** Material for the task **
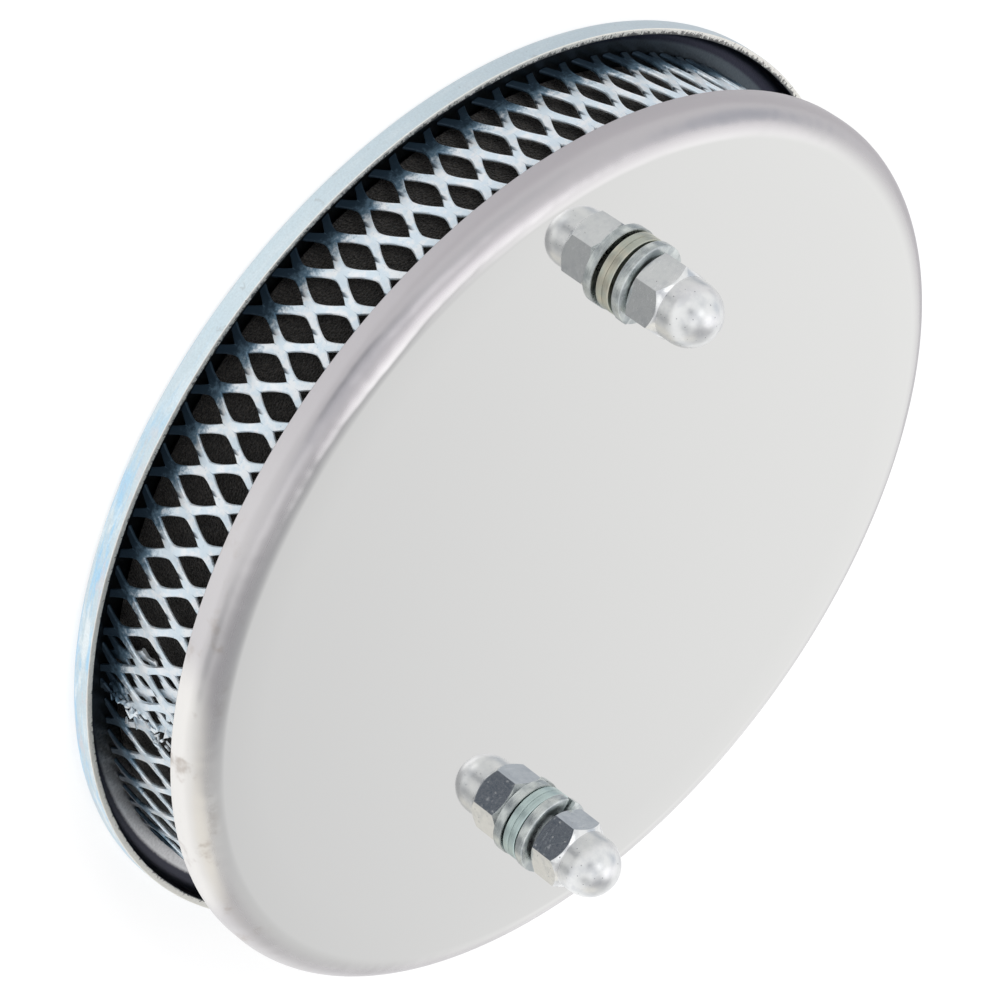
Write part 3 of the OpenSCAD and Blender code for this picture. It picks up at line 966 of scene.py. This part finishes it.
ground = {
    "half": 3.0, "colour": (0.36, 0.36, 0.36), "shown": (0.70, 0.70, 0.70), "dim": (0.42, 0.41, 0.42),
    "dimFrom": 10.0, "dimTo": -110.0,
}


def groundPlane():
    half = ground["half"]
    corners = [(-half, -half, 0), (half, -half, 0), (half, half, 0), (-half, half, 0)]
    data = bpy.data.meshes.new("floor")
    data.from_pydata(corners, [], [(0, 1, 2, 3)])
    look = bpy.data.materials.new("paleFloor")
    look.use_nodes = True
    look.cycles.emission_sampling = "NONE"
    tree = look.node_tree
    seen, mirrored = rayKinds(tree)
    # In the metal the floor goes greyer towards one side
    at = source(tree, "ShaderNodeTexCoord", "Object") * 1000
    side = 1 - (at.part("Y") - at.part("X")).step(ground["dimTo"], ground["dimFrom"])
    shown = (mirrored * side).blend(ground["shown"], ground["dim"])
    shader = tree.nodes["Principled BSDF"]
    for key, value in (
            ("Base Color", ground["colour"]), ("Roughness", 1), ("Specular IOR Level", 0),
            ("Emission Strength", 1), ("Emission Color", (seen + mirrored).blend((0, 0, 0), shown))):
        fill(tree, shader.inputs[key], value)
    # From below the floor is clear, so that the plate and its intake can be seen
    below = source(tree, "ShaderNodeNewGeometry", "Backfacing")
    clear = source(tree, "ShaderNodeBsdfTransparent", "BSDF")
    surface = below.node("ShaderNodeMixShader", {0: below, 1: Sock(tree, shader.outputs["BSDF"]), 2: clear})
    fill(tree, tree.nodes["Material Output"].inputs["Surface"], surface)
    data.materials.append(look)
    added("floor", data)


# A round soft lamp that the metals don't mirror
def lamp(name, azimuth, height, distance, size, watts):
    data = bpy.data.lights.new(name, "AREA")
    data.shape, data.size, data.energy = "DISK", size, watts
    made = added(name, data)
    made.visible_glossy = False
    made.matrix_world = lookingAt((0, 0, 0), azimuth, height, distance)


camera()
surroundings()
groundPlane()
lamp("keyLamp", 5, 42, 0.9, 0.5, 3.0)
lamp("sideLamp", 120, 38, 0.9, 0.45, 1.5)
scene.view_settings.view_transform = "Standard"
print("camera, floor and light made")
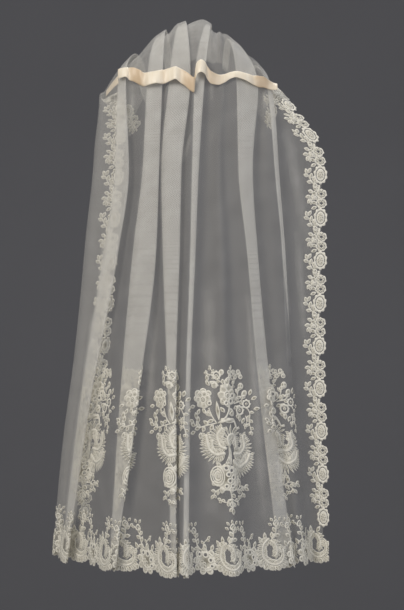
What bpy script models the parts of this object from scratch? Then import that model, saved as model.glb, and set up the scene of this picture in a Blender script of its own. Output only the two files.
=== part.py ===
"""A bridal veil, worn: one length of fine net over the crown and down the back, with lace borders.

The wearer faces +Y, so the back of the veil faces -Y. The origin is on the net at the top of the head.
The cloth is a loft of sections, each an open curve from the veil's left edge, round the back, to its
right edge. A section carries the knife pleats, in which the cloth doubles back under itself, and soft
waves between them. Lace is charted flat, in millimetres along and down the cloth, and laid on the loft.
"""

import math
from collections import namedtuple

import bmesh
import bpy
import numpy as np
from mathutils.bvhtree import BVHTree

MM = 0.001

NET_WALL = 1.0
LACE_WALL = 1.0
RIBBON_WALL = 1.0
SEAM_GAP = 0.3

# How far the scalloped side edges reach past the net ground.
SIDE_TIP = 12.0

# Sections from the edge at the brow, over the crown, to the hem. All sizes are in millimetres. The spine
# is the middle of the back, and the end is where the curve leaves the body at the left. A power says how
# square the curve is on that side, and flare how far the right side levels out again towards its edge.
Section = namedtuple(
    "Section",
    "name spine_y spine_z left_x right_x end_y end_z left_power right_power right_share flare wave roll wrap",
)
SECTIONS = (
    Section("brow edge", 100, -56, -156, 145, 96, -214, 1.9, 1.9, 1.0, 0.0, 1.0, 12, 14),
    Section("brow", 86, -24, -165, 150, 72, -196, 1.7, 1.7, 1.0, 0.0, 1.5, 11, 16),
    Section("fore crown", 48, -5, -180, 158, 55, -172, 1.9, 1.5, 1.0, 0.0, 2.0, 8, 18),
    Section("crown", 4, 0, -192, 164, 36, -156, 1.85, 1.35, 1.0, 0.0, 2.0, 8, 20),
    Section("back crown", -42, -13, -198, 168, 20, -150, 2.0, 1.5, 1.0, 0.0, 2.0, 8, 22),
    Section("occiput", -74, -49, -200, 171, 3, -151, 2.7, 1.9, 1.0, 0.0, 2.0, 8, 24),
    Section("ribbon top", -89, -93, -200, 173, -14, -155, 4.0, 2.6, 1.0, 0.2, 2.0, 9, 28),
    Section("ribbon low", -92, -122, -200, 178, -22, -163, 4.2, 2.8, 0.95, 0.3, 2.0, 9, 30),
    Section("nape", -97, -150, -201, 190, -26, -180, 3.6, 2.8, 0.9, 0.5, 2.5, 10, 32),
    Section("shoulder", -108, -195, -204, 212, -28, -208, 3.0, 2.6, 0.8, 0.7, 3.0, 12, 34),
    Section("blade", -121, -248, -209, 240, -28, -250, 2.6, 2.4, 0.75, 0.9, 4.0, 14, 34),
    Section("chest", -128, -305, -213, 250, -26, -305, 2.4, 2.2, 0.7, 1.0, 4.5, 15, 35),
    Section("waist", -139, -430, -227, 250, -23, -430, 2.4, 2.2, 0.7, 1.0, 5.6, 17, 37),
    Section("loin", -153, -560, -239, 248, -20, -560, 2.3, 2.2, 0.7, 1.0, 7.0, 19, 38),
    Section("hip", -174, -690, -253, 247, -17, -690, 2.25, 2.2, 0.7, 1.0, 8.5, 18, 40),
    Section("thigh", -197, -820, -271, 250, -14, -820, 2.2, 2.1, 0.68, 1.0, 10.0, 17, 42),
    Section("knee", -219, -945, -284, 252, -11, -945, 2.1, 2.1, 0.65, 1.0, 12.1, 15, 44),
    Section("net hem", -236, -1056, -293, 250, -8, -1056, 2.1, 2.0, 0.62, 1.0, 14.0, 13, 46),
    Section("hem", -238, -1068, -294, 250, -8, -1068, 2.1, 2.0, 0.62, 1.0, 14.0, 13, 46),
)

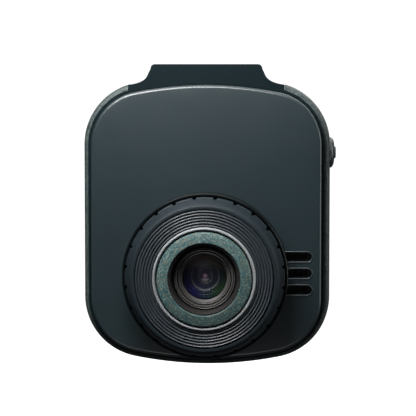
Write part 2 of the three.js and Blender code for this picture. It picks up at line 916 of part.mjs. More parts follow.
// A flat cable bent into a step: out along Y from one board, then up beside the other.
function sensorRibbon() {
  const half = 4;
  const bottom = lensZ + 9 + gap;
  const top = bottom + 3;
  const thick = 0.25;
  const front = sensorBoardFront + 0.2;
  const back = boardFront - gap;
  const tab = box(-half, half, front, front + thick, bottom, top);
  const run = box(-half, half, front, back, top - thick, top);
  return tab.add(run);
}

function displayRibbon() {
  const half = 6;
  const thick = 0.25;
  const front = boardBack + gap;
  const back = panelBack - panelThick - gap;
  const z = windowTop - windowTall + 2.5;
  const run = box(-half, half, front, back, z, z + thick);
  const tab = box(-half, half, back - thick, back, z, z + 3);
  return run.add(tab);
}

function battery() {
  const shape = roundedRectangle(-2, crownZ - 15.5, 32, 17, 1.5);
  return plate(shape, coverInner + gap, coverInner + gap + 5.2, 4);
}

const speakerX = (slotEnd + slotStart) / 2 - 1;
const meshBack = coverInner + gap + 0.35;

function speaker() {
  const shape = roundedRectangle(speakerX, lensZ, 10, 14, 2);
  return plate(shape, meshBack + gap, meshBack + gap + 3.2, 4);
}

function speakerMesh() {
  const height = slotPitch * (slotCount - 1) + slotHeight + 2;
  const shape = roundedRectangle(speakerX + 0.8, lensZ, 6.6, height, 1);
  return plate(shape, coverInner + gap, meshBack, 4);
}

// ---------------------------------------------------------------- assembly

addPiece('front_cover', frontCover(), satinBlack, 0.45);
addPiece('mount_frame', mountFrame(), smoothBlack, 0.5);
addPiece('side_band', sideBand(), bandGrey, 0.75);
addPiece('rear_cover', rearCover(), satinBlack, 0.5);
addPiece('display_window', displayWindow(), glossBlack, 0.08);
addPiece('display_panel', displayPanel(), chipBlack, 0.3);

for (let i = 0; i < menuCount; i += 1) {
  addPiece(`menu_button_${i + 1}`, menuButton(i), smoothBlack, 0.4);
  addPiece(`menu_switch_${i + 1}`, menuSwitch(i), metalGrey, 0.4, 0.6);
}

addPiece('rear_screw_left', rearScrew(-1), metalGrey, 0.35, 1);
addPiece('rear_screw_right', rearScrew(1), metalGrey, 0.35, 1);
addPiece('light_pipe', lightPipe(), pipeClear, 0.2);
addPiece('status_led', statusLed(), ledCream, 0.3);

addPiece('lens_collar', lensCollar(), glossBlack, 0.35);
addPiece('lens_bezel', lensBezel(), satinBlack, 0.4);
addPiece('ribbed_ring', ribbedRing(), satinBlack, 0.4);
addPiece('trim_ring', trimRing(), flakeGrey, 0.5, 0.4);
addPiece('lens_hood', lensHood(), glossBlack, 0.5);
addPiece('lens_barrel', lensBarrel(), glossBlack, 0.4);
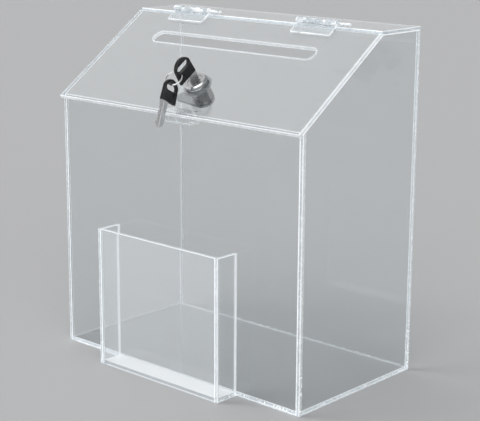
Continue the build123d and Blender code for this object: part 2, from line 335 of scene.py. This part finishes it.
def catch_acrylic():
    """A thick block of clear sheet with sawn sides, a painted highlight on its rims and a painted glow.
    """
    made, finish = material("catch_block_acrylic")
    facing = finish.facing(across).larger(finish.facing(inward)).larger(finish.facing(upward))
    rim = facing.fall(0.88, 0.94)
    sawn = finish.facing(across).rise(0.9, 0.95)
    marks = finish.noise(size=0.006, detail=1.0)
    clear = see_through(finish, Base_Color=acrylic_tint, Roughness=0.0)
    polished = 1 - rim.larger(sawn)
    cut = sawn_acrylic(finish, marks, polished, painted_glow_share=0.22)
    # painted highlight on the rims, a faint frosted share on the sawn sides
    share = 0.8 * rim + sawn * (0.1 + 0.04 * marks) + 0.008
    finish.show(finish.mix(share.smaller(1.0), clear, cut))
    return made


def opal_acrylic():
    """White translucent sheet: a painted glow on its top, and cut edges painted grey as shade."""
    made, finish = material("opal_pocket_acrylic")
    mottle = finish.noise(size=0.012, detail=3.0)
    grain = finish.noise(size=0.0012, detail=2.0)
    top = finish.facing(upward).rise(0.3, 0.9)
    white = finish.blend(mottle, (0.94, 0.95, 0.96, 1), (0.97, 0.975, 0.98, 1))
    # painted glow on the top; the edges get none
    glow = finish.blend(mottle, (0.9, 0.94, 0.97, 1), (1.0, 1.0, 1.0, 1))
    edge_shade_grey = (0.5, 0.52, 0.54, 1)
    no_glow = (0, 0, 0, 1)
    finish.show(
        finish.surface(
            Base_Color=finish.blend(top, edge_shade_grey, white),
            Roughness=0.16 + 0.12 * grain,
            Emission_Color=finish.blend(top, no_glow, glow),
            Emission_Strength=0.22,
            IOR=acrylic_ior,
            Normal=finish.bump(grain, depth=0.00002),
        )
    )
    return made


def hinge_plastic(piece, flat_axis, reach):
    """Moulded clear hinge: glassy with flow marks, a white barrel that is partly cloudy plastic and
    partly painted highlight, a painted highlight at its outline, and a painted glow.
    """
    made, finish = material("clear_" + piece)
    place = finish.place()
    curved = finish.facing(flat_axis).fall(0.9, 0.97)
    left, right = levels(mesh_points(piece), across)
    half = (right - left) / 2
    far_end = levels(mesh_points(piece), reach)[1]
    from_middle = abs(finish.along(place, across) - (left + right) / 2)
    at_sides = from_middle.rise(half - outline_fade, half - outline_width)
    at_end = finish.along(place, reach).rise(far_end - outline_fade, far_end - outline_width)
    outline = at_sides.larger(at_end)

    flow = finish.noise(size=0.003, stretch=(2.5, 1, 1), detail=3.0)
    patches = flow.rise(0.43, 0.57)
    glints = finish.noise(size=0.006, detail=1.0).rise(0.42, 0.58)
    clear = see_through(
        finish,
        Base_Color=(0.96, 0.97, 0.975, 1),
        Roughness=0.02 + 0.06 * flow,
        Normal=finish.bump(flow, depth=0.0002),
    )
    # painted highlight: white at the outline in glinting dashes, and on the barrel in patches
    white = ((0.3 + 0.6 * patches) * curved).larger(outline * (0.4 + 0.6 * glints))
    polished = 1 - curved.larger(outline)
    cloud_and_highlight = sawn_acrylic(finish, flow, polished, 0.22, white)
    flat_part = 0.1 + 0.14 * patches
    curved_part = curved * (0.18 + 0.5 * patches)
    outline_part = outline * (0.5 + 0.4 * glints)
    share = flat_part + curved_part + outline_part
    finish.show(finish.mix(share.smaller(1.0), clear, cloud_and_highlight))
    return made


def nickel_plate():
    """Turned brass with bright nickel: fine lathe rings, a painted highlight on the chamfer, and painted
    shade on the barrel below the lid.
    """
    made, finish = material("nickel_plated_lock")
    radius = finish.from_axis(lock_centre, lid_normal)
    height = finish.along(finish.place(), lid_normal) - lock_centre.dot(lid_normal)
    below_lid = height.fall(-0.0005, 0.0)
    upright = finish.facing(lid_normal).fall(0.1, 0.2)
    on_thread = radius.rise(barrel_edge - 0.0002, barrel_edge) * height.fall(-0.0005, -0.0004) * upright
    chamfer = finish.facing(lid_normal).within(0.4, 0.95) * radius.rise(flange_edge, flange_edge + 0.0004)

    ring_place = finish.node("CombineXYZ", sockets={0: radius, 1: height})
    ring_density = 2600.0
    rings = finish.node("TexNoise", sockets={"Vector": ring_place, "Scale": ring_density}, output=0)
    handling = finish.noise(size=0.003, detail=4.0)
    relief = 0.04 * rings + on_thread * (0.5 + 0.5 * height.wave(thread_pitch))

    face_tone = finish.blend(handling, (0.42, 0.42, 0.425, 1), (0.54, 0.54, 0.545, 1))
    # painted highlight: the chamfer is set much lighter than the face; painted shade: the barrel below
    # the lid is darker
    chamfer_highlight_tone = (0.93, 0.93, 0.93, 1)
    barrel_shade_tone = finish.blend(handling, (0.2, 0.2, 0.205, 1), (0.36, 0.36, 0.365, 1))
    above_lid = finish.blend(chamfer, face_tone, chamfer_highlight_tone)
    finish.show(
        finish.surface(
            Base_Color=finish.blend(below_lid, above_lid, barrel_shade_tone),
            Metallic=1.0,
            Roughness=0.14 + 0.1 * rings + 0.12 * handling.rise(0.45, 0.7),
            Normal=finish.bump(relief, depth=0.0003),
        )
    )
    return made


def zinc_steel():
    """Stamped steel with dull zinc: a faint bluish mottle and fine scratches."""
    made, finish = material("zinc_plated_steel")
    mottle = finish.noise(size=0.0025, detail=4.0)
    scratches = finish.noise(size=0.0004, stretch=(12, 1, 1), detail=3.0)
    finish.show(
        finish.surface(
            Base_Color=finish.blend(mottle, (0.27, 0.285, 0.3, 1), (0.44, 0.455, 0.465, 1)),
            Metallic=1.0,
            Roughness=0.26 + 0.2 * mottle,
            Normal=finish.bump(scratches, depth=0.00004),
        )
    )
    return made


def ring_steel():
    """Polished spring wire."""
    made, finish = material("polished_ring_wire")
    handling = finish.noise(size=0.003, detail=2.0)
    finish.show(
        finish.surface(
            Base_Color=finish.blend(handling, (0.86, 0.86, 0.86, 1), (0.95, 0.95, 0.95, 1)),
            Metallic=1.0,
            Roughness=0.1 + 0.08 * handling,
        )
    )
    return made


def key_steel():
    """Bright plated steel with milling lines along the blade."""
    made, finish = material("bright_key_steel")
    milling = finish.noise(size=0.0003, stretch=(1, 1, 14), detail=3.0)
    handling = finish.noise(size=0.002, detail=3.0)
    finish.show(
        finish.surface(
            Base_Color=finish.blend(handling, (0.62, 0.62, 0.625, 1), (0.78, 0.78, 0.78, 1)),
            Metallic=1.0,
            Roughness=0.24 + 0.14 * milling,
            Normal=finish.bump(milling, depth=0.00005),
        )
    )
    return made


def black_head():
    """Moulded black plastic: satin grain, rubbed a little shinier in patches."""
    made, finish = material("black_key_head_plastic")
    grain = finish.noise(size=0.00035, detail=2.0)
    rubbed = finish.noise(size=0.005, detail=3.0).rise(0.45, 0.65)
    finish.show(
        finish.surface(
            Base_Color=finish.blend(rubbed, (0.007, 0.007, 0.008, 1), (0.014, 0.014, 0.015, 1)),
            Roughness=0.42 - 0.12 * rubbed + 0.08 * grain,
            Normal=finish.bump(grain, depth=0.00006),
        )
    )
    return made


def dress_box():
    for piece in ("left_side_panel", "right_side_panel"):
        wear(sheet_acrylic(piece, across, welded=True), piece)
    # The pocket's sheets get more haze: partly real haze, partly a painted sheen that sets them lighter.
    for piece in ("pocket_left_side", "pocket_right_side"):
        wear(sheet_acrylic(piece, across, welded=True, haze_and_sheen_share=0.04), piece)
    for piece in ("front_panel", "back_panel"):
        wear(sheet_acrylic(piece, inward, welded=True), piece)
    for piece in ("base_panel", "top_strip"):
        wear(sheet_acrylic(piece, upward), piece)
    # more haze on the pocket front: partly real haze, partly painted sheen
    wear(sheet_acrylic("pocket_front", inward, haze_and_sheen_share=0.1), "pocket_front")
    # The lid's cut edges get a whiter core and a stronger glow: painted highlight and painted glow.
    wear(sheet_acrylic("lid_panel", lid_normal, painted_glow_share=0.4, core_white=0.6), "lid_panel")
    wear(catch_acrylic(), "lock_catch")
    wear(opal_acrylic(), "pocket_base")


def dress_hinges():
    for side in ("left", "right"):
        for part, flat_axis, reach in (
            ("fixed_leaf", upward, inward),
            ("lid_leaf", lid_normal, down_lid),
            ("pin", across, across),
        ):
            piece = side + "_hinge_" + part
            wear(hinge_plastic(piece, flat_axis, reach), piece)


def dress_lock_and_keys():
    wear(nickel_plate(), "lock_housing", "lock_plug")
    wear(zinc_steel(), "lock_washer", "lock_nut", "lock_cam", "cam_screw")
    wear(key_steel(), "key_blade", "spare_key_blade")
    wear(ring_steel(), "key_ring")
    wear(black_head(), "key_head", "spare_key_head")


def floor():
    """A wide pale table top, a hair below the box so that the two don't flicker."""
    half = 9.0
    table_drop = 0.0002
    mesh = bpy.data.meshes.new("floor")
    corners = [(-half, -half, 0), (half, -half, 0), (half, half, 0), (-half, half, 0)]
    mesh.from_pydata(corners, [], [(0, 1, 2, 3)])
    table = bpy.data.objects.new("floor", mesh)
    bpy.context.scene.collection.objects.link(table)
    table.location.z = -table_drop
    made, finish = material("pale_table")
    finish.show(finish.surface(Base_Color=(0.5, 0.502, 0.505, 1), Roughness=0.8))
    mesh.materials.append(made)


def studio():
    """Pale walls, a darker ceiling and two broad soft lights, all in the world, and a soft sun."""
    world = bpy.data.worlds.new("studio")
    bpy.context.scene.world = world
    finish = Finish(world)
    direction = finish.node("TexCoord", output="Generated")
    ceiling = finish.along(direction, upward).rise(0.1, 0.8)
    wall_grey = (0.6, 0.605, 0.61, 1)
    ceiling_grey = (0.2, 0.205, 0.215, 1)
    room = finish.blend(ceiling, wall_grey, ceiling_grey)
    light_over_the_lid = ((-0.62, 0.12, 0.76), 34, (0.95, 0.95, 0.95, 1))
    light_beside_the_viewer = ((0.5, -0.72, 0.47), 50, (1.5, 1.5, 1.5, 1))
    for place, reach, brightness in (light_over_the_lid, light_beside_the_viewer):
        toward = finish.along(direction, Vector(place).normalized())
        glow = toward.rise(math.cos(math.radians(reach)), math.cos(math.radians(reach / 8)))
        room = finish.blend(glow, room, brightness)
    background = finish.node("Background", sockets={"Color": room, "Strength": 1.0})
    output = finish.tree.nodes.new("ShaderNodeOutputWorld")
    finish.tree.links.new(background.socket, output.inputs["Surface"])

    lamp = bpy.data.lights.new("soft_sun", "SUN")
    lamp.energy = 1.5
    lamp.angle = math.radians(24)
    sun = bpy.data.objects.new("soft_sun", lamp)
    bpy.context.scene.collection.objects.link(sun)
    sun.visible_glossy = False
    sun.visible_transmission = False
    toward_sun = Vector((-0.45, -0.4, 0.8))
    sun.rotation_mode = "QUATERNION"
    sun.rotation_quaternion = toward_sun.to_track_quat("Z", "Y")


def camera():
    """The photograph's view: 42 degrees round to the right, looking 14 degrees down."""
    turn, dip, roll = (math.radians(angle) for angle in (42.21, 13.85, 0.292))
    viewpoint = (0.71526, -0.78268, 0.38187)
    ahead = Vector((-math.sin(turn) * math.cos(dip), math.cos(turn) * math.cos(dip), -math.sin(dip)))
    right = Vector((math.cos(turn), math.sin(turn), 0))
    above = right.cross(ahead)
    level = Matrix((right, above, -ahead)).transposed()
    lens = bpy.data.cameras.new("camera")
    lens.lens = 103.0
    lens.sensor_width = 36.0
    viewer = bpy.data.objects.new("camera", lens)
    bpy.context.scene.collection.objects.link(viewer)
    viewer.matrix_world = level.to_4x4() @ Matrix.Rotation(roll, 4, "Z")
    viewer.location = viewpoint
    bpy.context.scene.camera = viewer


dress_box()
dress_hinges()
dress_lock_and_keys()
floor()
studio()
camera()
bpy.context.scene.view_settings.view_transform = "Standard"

** Short task **
Within the material above, transcribe exactly the lines that run from the line holding "Write part 2" through the line holding "const meshBack = coverInner + gap + 0.35;".

** Written answer **
Write part 2 of the three.js and Blender code for this picture. It picks up at line 916 of part.mjs. More parts follow.
// A flat cable bent into a step: out along Y from one board, then up beside the other.
function sensorRibbon() {
  const half = 4;
  const bottom = lensZ + 9 + gap;
  const top = bottom + 3;
  const thick = 0.25;
  const front = sensorBoardFront + 0.2;
  const back = boardFront - gap;
  const tab = box(-half, half, front, front + thick, bottom, top);
  const run = box(-half, half, front, back, top - thick, top);
  return tab.add(run);
}

function displayRibbon() {
  const half = 6;
  const thick = 0.25;
  const front = boardBack + gap;
  const back = panelBack - panelThick - gap;
  const z = windowTop - windowTall + 2.5;
  const run = box(-half, half, front, back, z, z + thick);
  const tab = box(-half, half, back - thick, back, z, z + 3);
  return run.add(tab);
}

function battery() {
  const shape = roundedRectangle(-2, crownZ - 15.5, 32, 17, 1.5);
  return plate(shape, coverInner + gap, coverInner + gap + 5.2, 4);
}

const speakerX = (slotEnd + slotStart) / 2 - 1;
const meshBack = coverInner + gap + 0.35;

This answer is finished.